----- Material to process -----

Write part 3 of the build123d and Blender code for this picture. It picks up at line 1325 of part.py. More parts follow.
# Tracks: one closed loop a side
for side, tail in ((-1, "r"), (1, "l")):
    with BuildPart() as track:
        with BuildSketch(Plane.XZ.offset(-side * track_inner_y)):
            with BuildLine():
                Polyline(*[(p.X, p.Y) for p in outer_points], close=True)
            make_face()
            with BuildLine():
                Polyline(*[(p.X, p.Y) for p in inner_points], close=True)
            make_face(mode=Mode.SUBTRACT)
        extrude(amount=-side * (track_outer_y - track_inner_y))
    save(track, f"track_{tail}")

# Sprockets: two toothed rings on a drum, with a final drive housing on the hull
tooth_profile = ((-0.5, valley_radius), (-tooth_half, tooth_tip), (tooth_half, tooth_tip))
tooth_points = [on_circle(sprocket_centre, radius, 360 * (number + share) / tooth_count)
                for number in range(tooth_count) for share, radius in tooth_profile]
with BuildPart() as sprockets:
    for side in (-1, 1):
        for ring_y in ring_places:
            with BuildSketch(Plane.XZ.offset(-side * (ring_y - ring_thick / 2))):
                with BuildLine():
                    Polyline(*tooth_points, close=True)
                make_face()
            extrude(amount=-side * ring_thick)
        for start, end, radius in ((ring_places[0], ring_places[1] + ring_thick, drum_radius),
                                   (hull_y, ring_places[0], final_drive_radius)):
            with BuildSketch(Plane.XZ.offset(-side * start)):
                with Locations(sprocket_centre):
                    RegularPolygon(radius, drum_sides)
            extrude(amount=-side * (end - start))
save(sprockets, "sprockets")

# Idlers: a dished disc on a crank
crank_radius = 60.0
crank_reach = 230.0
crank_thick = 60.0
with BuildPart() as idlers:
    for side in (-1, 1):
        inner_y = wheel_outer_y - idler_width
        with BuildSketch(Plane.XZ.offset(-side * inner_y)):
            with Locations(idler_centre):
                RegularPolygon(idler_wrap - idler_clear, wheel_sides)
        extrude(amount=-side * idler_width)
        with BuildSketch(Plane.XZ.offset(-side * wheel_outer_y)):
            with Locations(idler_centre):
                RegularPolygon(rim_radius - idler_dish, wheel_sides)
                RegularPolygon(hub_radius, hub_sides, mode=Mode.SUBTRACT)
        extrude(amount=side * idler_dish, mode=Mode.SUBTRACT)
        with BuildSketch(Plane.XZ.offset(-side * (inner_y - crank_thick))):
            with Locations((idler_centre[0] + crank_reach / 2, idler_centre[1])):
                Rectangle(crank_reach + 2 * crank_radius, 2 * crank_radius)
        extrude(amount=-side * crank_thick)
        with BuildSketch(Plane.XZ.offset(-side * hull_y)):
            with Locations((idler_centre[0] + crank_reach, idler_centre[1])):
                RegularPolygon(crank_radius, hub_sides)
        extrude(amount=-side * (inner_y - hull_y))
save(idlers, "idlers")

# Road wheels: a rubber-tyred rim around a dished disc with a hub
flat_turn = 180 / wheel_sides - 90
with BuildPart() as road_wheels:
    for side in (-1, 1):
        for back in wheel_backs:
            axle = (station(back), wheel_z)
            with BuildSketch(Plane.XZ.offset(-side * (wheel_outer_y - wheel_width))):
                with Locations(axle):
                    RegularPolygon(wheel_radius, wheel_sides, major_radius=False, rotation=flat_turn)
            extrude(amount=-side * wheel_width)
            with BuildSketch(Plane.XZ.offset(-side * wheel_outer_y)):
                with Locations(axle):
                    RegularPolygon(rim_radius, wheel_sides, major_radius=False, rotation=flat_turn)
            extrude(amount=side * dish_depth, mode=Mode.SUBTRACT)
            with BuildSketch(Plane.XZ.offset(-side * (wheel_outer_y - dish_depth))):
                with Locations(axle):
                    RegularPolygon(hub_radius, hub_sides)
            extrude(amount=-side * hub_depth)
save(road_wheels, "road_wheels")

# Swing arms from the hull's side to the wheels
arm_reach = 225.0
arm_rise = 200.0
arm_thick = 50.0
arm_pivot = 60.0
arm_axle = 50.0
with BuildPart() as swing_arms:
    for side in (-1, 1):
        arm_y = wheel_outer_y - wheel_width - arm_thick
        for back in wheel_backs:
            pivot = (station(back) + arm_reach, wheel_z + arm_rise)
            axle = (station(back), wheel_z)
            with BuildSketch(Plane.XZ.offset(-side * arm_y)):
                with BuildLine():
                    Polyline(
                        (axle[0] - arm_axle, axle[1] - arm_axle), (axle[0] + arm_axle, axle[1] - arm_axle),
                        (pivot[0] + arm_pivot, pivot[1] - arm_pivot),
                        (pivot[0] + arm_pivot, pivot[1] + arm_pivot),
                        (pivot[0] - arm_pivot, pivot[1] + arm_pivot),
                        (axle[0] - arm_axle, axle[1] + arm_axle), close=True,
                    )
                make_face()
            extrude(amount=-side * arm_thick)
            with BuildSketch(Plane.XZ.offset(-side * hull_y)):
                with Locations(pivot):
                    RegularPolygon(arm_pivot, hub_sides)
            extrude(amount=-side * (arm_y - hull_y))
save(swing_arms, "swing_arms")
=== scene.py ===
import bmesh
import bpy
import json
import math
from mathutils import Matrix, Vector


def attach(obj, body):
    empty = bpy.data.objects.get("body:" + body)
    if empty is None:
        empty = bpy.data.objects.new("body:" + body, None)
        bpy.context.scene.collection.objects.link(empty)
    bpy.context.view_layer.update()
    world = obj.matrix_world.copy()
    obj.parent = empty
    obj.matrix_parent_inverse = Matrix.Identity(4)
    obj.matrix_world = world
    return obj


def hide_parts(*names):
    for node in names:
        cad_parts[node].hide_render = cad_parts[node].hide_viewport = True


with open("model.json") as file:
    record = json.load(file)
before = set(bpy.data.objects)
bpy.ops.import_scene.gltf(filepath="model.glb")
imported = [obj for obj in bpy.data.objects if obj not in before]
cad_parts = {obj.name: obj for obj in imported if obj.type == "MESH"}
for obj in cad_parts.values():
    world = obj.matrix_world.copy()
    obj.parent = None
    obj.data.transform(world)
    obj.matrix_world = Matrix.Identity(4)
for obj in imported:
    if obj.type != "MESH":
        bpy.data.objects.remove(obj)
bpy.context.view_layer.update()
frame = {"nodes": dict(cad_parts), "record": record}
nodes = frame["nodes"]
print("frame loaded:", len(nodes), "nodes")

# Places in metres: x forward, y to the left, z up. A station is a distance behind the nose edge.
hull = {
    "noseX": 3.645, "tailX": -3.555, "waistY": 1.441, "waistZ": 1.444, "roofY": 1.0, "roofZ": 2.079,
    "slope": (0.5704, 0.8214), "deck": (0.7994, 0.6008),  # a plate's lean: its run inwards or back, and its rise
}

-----
----- Material to process -----

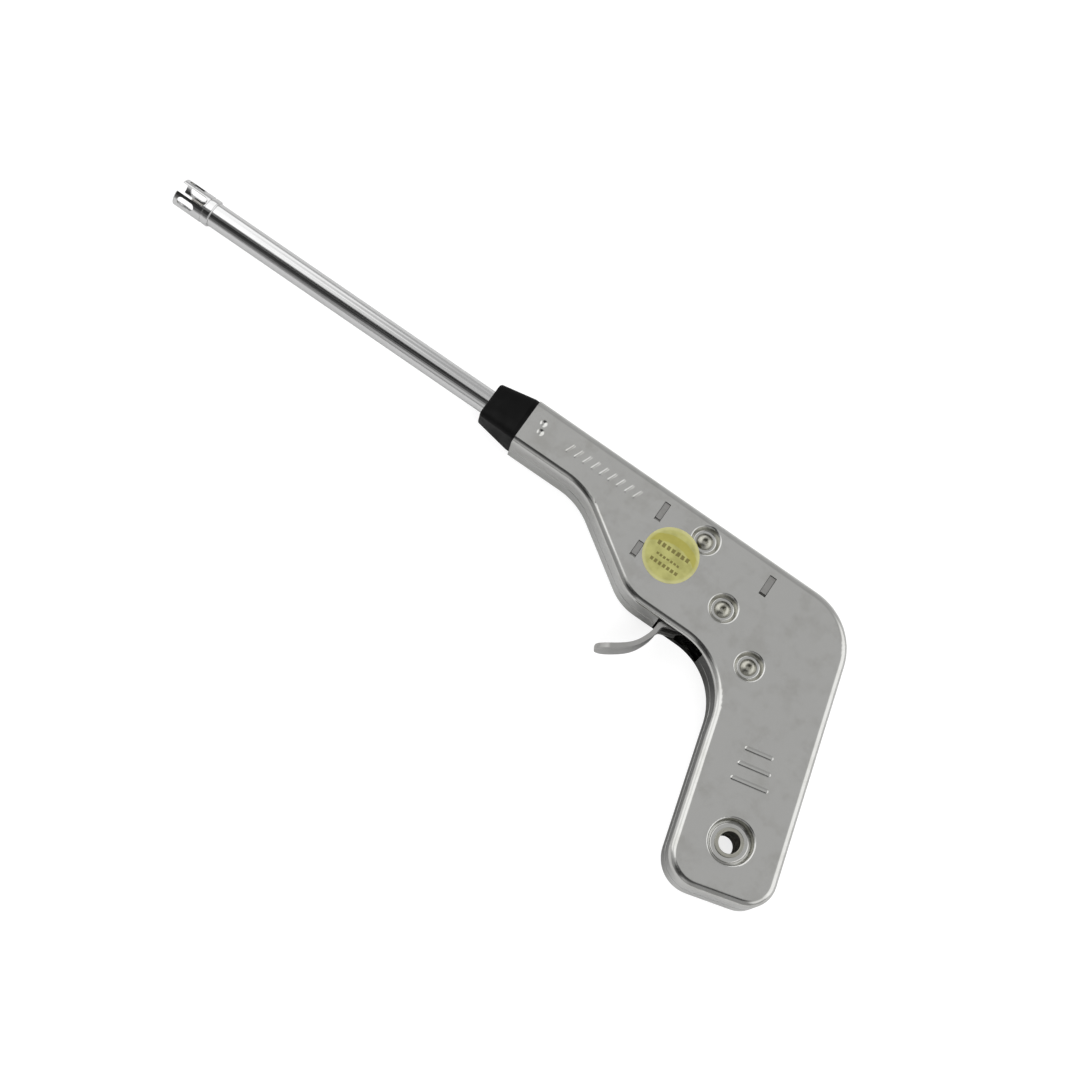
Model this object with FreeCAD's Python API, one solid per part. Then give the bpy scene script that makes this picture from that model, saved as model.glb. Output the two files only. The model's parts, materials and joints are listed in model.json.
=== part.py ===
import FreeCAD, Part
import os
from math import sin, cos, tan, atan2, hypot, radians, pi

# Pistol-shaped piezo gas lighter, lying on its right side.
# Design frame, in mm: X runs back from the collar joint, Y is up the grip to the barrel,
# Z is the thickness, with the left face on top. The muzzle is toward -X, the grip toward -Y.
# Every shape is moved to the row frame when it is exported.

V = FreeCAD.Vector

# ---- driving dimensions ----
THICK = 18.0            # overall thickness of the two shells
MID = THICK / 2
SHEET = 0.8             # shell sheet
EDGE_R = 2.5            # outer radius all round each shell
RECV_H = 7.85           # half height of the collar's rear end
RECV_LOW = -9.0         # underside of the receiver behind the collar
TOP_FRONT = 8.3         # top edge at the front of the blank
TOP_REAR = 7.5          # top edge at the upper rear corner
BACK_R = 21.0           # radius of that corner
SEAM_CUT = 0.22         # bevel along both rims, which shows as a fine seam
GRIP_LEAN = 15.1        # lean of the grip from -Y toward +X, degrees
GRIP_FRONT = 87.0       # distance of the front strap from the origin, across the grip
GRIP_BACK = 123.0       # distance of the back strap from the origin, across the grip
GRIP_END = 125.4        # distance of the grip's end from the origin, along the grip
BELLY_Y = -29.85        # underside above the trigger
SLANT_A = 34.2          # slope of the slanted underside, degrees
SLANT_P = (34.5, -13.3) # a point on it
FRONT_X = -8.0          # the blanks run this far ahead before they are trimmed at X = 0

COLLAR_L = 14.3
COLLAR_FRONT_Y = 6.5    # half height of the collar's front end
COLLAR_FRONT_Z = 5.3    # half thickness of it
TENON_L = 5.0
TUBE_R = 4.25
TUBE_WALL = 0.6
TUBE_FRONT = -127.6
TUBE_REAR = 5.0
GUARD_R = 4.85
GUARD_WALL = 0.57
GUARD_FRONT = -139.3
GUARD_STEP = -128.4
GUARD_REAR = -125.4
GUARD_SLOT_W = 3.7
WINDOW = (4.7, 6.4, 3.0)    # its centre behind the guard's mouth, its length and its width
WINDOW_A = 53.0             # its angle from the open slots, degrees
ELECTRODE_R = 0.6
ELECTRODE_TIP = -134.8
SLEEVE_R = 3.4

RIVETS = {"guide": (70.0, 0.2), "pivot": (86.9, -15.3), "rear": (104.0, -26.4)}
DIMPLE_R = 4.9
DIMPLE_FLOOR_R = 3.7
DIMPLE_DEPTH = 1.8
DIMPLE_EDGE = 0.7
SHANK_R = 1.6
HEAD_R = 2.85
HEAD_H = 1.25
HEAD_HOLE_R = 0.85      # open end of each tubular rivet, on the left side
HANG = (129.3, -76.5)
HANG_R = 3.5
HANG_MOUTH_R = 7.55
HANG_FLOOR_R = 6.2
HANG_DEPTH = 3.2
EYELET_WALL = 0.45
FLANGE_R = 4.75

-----

* Your goal *
Reproduce, exactly as written, the stretch of lines whose first line is the one with "Model this object" and whose last line is the one with "V = FreeCAD.Vector".

* Full output *
Model this object with FreeCAD's Python API, one solid per part. Then give the bpy scene script that makes this picture from that model, saved as model.glb. Output the two files only. The model's parts, materials and joints are listed in model.json.
=== part.py ===
import FreeCAD, Part
import os
from math import sin, cos, tan, atan2, hypot, radians, pi

# Pistol-shaped piezo gas lighter, lying on its right side.
# Design frame, in mm: X runs back from the collar joint, Y is up the grip to the barrel,
# Z is the thickness, with the left face on top. The muzzle is toward -X, the grip toward -Y.
# Every shape is moved to the row frame when it is exported.

V = FreeCAD.Vector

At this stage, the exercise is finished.